2 右認定した事実を前提として以下検討する。
商標法は、標章の使用について、「商品の広告に標章を付して展示する行為」が含まれる旨を定めている(二条三項七号)。ところで、商品の広告に標章を付する行為とは、およそ商品の広告に標章を付する行為態様のすべてを含む趣旨に解すべきではなく、標章を特定の商品を識別する目的で用いる場合に限られるものと解すのが相当である。
本件についてこれを見ると、「システムダイアリー」という語は、一般に、取り外し可能な機能的な日記帳や日誌を意味する言葉として認識され、必ずしも、特定の商品を意味するものと解されていないこと、他の賞品については「ジュラルミンアタッシュケース」や「本革製オリジナル名刺入れ/パスケース」のように一般名称が用いられ、これとの対比から「高級本革製システムダイアリー」も同様に一般名称の趣旨と理解するのが相当であること、その他本件告知の趣旨等を総合考慮すると、本件告知において、「高級本革製システムダイアリー」という語は、「高級な、本革製の、取り外し可能な機能的な日記帳や日誌」という商品の一般名称を指すものとして使用されていることが明らかである。
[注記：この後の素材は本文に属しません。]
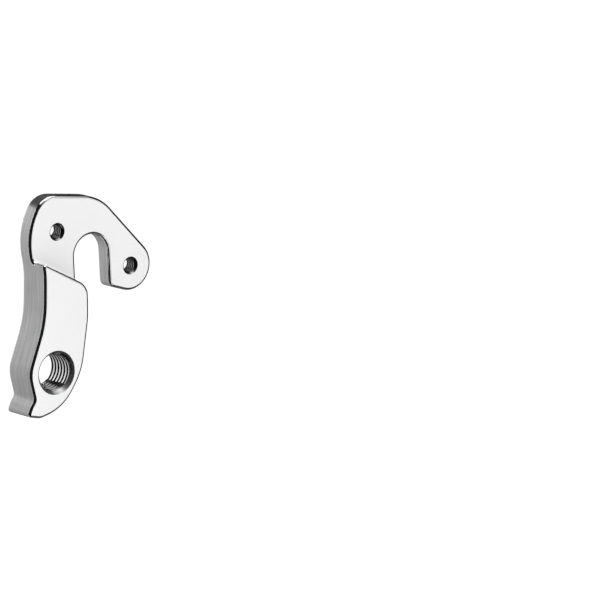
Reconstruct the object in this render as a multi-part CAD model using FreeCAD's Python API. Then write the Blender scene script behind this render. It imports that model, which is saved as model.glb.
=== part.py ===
"""Bicycle derailleur hanger: one machined aluminium piece that carries a rear derailleur.

Sizes are in millimetres. The hanger sits as on the bicycle, seen from outboard with the front of the
bicycle to the right: +X points forward, +Y inboard to the wheel and +Z up along the axle slot. The
origin is the centre of the wheel axle, on the face that seats against the frame end.
"""

import FreeCAD, Part
import math
import os
from collections import namedtuple

Vector = FreeCAD.Vector

# A corner is a point of the outline and the radius that rounds it
# A boss is an arc about its centre, hollow where the radius is negative
Corner = namedtuple("Corner", "x z radius")
Boss = namedtuple("Boss", "x z radius")

# Thicknesses across the hanger, and the rounding of its edges
PLATE_THICKNESS = 4.5
ARM_RISE = 5.0
EDGE_RADIUS = 0.65

# Slot that the wheel axle slides up into
AXLE_SLOT_WIDTH = 10.0
SLOT_LIP_DROP = 9.0
SLOT_LIP_RADIUS = 1.7

# Tapped holes for the two bolts that hold the hanger to the frame end, M4 x 0.7
# The front bolt is set back from the slot's front wall, in its round lobe
BOLT_THREAD_DIAMETER = 4.0
BOLT_THREAD_PITCH = 0.7
BOLT_MOUTH_STEP = 0.25
REAR_BOLT_X = -9.9
REAR_BOLT_Z = 7.45
FRONT_BOLT_SETBACK = 6.5
FRONT_BOLT_DROP = 4.85
FRONT_LOBE_WALL = 3.95

# Tapped hole for the derailleur's pivot bolt, in its round boss, M10 x 1
PIVOT_THREAD_DIAMETER = 10.0
PIVOT_THREAD_PITCH = 1.0
PIVOT_MOUTH_STEP = 0.5
PIVOT_X = -15.9
PIVOT_Z = -26.1
PIVOT_BOSS_WALL = 2.15

# Ledge where the thick arm ends and the seat for the frame end begins
LEDGE_DROP = 7.8
LEDGE_ANGLE = 31.0
LEDGE_FOOT_RADIUS = 1.0
LEDGE_NOSE_CUT = 1.1
LEDGE_NOSE_TURN = 34.0
LEDGE_NOSE_RADIUS = 4.2
LEDGE_HEEL_CUT = 0.9
LEDGE_HEEL_TURN = 60.0
LEDGE_HEEL_RADIUS = 0.9

# Corners of the plate
SHOULDER_X = 3.6
SHOULDER_Z = 14.05
SHOULDER_RADIUS = 12.6
CROWN_X = -13.8
CROWN_Z = 17.2
CROWN_RADIUS = 5.8
REAR_BOW_X = -18.85
REAR_BOW_Z = 7.8
REAR_BOW_RADIUS = 16.8

# Corners of the arm
NAPE_X = -17.6
NAPE_Z = -1.15
NAPE_RADIUS = 21.0
BACK_X = -18.45
BACK_Z = -12.9
BACK_RADIUS = 27.0
CHEST_X = -5.25
CHEST_Z = -14.3
CHEST_RADIUS = 21.0
THROAT_DROP = 9.9
THROAT_RADIUS = 12.0

# Corners of the arm's foot: angle about the pivot hole from +X, and reach past the rim of its boss
# The tab's notch, brow and tip are what the derailleur's angle screw bears on
TAB_NOTCH_ANGLE = 220.4
TAB_NOTCH_REACH = 1.15
TAB_NOTCH_RADIUS = 1.35
TAB_BROW_ANGLE = 222.75
TAB_BROW_REACH = 3.1
TAB_BROW_RADIUS = 2.1
TAB_TIP_ANGLE = 226.7
TAB_TIP_REACH = 5.55
TAB_TIP_RADIUS = 0.85
TAB_TOE_ANGLE = 243.35
TAB_TOE_REACH = 4.25
TAB_TOE_RADIUS = 3.15
BELLY_ANGLE = 280.95
BELLY_REACH = 1.8
BELLY_RADIUS = 12.6
FLANK_ANGLE = 352.1
FLANK_REACH = 0.35
FLANK_RADIUS = 16.8

# How far the seat's cutter and a hole's cutter reach past the metal, and the smallest length that counts
CLEAR = 60.0
OVERRUN = 1.0
TINY = 1e-6


def pivot_boss():
    """Round end of the arm about the pivot hole."""
    mouth = PIVOT_THREAD_DIAMETER / 2 + PIVOT_MOUTH_STEP
    return Boss(PIVOT_X, PIVOT_Z, mouth + PIVOT_BOSS_WALL)


def front_lobe():
    """Round lobe of the plate about the front bolt."""
    mouth = BOLT_THREAD_DIAMETER / 2 + BOLT_MOUTH_STEP
    return Boss(AXLE_SLOT_WIDTH / 2 + FRONT_BOLT_SETBACK, -FRONT_BOLT_DROP, mouth + FRONT_LOBE_WALL)


def foot_corner(angle, reach, radius):
    """Corner of the arm's foot at an angle about the pivot hole, past the rim of its boss."""
    boss = pivot_boss()
    out = boss.radius + reach
    turn = math.radians(angle)
    return Corner(boss.x + out * math.cos(turn), boss.z + out * math.sin(turn), radius)


def outline():
    """Corners and bosses of the hanger's outline, with the metal on the left all the way round."""
    half_slot = AXLE_SLOT_WIDTH / 2
    return [
        Boss(0.0, 0.0, -half_slot),
        Corner(half_slot, -SLOT_LIP_DROP, SLOT_LIP_RADIUS),
        front_lobe(),
        Corner(SHOULDER_X, SHOULDER_Z, SHOULDER_RADIUS),
        Corner(CROWN_X, CROWN_Z, CROWN_RADIUS),
        Corner(REAR_BOW_X, REAR_BOW_Z, REAR_BOW_RADIUS),
        Corner(NAPE_X, NAPE_Z, NAPE_RADIUS),
        Corner(BACK_X, BACK_Z, BACK_RADIUS),
        pivot_boss(),
        foot_corner(TAB_NOTCH_ANGLE, TAB_NOTCH_REACH, TAB_NOTCH_RADIUS),
        foot_corner(TAB_BROW_ANGLE, TAB_BROW_REACH, TAB_BROW_RADIUS),
        foot_corner(TAB_TIP_ANGLE, TAB_TIP_REACH, TAB_TIP_RADIUS),
        foot_corner(TAB_TOE_ANGLE, TAB_TOE_REACH, TAB_TOE_RADIUS),
        foot_corner(BELLY_ANGLE, BELLY_REACH, BELLY_RADIUS),
        foot_corner(FLANK_ANGLE, FLANK_REACH, FLANK_RADIUS),
        Corner(CHEST_X, CHEST_Z, CHEST_RADIUS),
        Corner(-half_slot, -THROAT_DROP, THROAT_RADIUS),
    ]


def touching_line(first, second):
    """Ends of the straight side from one station to the next, touching the bosses among them."""
    start = Vector(first.x, 0, first.z)
    end = Vector(second.x, 0, second.z)
    first_radius = first.radius if isinstance(first, Boss) else 0.0
    second_radius = second.radius if isinstance(second, Boss) else 0.0
    along = (end - start).normalize()
    across = Vector(-along.z, 0, along.x)
    lean = (second_radius - first_radius) / (end - start).Length
    inward = along * lean + across * math.sqrt(1 - lean * lean)
    return start - inward * first_radius, end - inward * second_radius


def boss_arc(boss, start, end):
    """Arc about a boss's centre between the two sides that touch it."""
    centre = Vector(boss.x, 0, boss.z)
    to_start = start - centre
    to_end = end - centre
    first = math.atan2(to_start.z, to_start.x)
    turn = (math.atan2(to_end.z, to_end.x) - first) % math.tau
    if boss.radius < 0:
        turn -= math.tau
    middle = first + turn / 2
    reach = abs(boss.radius)
    return Part.Arc(start, centre + Vector(math.cos(middle), 0, math.sin(middle)) * reach, end)


def corner_arc(before, corner, after, reach):
    """Arc that rounds a corner, from this far before it to this far after it."""
    to_before = (before - corner).normalize()
    to_after = (after - corner).normalize()
    half_turn = to_before.negative().getAngle(to_after) / 2
    radius = reach / math.tan(half_turn)
    middle = corner + (to_before + to_after).normalize() * (radius / math.cos(half_turn) - radius)
    return Part.Arc(corner + to_before * reach, middle, corner + to_after * reach)


def corner_reach(before, corner, after, radius):
    """Length that rounding a corner takes from each of its sides."""
    return radius * math.tan((corner - before).getAngle(after - corner) / 2)


def trace(stations):
    """Closed wire round the stations, each corner rounded as far as its sides leave room."""
    count = len(stations)
    sides = [touching_line(stations[i], stations[(i + 1) % count]) for i in range(count)]
    reaches = []
    for i, station in enumerate(stations):
        if isinstance(station, Boss):
            reaches.append(0.0)
        else:
            reaches.append(corner_reach(sides[i - 1][0], *sides[i], station.radius))
    room = []
    for i, (start, end) in enumerate(sides):
        wanted = reaches[i] + reaches[(i + 1) % count]
        room.append(min(1.0, (end - start).Length / max(wanted, TINY)))
    reaches = [reaches[i] * min(room[i - 1], room[i]) for i in range(count)]
    edges = []
    for i, station in enumerate(stations):
        start, end = sides[i]
        if isinstance(station, Boss):
            edges.append(boss_arc(station, sides[i - 1][1], start).toShape())
        elif reaches[i] > TINY:
            edges.append(corner_arc(sides[i - 1][0], start, end, reaches[i]).toShape())
        along = (end - start).normalize()
        leave = start + along * reaches[i]
        arrive = end - along * reaches[(i + 1) % count]
        if (arrive - leave).Length > 10 * TINY:
            edges.append(Part.LineSegment(leave, arrive).toShape())
    return Part.Wire(edges)


def prism(wire, from_y, to_y):
    """Solid between two depths with the section that a wire encloses."""
    face = Part.Face(wire)
    face.translate(Vector(0, from_y, 0))
    solid = face.extrude(Vector(0, to_y - from_y, 0))
    if solid.Volume < 0:
        solid.reverse()
    return solid


def heading(degrees):
    """Direction at an angle below +X, in the plane of the plate."""
    angle = math.radians(degrees)
    return Vector(math.cos(angle), 0, -math.sin(angle))


def seat_cutter(wire):
    """Metal milled away outboard of the plate above the ledge, rounded at the ledge's foot."""
    along = heading(LEDGE_ANGLE)
    middle = heading(LEDGE_ANGLE + 90) * LEDGE_DROP
    line = Part.makeLine(middle - along * CLEAR, middle + along * CLEAR)
    crossings = sorted(vertex.Point.dot(along) for vertex in line.section(wire).Vertexes)
    rear, front = crossings[:2]
    heel = middle + along * (rear + LEDGE_HEEL_CUT)
    nose = middle + along * (front - LEDGE_NOSE_CUT)
    below_heel = heel - heading(LEDGE_ANGLE - LEDGE_HEEL_TURN) * CLEAR
    below_nose = nose + heading(LEDGE_ANGLE + LEDGE_NOSE_TURN) * CLEAR
    stations = [
        Corner(below_heel.x, below_heel.z, 0.0),
        Corner(heel.x, heel.z, LEDGE_HEEL_RADIUS),
        Corner(nose.x, nose.z, LEDGE_NOSE_RADIUS),
        Corner(below_nose.x, below_nose.z, 0.0),
        Corner(CLEAR, CLEAR, 0.0),
        Corner(below_heel.x, CLEAR, 0.0),
    ]
    block = prism(trace(stations), -ARM_RISE - CLEAR, 0.0)
    ledge = Part.makeLine(heel, nose)
    foot_edges = []
    for edge in block.Edges:
        level = max(abs(edge.BoundBox.YMin), abs(edge.BoundBox.YMax)) < TINY
        if level and edge.distToShape(ledge)[0] < LEDGE_NOSE_RADIUS:
            foot_edges.append(edge)
    return block.makeFillet(LEDGE_FOOT_RADIUS, foot_edges)


def sharp_edges(solid):
    """Edges where two faces of a solid meet at an angle."""
    sharp = []
    for edge in solid.Edges:
        faces = solid.ancestorsOfType(edge, Part.Face)
        if len(faces) != 2:
            continue
        middle = edge.valueAt((edge.FirstParameter + edge.LastParameter) / 2)
        normals = [face.normalAt(*face.Surface.parameter(middle)) for face in faces]
        if normals[0].getAngle(normals[1]) > math.radians(5):
            sharp.append(edge)
    return sharp


def tapped_hole(x, z, thread_diameter, pitch, mouth_step, outer_y):
    """Hole at the thread's tapping size with a cone at each mouth, to cut from the metal."""
    tap = (thread_diameter - pitch) / 2
    mouth = thread_diameter / 2 + mouth_step
    inboard = Vector(0, 1, 0)
    outboard = Vector(0, -1, 0)
    start = Vector(x, outer_y - OVERRUN, z)
    rim = mouth + OVERRUN
    bore = Part.makeCylinder(tap, PLATE_THICKNESS - outer_y + 2 * OVERRUN, start, inboard)
    outer = Part.makeCone(rim, tap, rim - tap, start, inboard)
    inner = Part.makeCone(rim, tap, rim - tap, Vector(x, PLATE_THICKNESS + OVERRUN, z), outboard)
    return bore.fuse([outer, inner])


def main():
    os.makedirs("parts", exist_ok=True)
    wire = trace(outline())
    blank = prism(wire, -ARM_RISE, PLATE_THICKNESS)
    milled = blank.cut(seat_cutter(wire)).removeSplitter()
    smooth = milled.makeFillet(EDGE_RADIUS, sharp_edges(milled))
    front = front_lobe()
    bolt_size = (BOLT_THREAD_DIAMETER, BOLT_THREAD_PITCH, BOLT_MOUTH_STEP)
    pivot_size = (PIVOT_THREAD_DIAMETER, PIVOT_THREAD_PITCH, PIVOT_MOUTH_STEP)
    holes = [
        tapped_hole(REAR_BOLT_X, REAR_BOLT_Z, *bolt_size, 0.0),
        tapped_hole(front.x, front.z, *bolt_size, 0.0),
        tapped_hole(PIVOT_X, PIVOT_Z, *pivot_size, -ARM_RISE),
    ]
    hanger = smooth.cut(holes)
    hanger.exportStep("parts/hanger.step")


main()
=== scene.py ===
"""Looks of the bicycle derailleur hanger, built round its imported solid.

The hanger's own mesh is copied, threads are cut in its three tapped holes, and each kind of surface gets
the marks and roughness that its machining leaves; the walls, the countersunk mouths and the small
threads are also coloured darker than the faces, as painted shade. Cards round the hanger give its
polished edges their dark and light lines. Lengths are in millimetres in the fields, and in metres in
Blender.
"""

import logging
import math
from dataclasses import dataclass, field
from enum import IntEnum

import bmesh
import bpy
from mathutils import Matrix, Vector

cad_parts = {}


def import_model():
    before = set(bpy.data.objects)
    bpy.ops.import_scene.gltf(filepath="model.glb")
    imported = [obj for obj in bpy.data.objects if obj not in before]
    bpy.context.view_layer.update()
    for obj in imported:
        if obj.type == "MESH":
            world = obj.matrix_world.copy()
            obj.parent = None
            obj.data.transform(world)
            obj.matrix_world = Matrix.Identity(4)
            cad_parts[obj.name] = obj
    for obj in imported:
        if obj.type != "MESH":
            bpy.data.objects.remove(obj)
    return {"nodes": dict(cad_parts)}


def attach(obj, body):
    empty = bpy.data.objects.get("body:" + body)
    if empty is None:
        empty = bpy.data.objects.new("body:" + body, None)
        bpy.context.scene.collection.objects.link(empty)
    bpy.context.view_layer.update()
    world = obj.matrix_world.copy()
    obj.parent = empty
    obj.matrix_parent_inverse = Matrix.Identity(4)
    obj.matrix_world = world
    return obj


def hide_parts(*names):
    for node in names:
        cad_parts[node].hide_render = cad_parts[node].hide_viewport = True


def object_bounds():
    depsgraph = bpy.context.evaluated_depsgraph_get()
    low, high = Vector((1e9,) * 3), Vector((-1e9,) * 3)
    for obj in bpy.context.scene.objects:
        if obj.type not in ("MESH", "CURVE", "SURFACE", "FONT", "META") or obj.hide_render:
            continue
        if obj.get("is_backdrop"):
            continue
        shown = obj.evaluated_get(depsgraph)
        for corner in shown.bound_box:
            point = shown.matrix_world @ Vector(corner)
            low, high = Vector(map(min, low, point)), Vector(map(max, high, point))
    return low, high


log = logging.getLogger("hanger")

MM = 0.001

# Red, green and blue.
Colour = tuple[float, float, float]
# First and last value.
Span = tuple[float, float]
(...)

そうすると、被告の被告標章の使用態様は、特定の商品を識別するために標章を用いたもの、すなわち、出所表示機能を有する態様での商標を使用したものと認めることはできない。
したがって、被告の行為は本件商標権に対する侵害行為には当たらない。
二 よって、その余の点について判断するまでもなく、原告の請求は理由がないので、主文のとおり判決する。
(裁判長裁判官 飯村敏明 裁判官 八木貴美子 裁判官 沖中康人)
商標目録一
<省略>
商標目録二
<省略>
謝罪広告目録
謝罪文
このたび貴社の登録商標と同一ないし類似の商標「システムダイアリー」を平成九年一二月から平成一〇年一月にかけて弊社のホームページにおいて貴社に無断で使用し、これにより貴社の商標権を侵害し、貴社に多大なる迷惑をかけたことを深くお詫び致します。
知的財産権管理に細心の注意を払って、自社の商標権の侵害行為に対しては断固たる態度で臨む弊社が、貴社の登録商標の調査を怠ったことについて深くお詫び致します。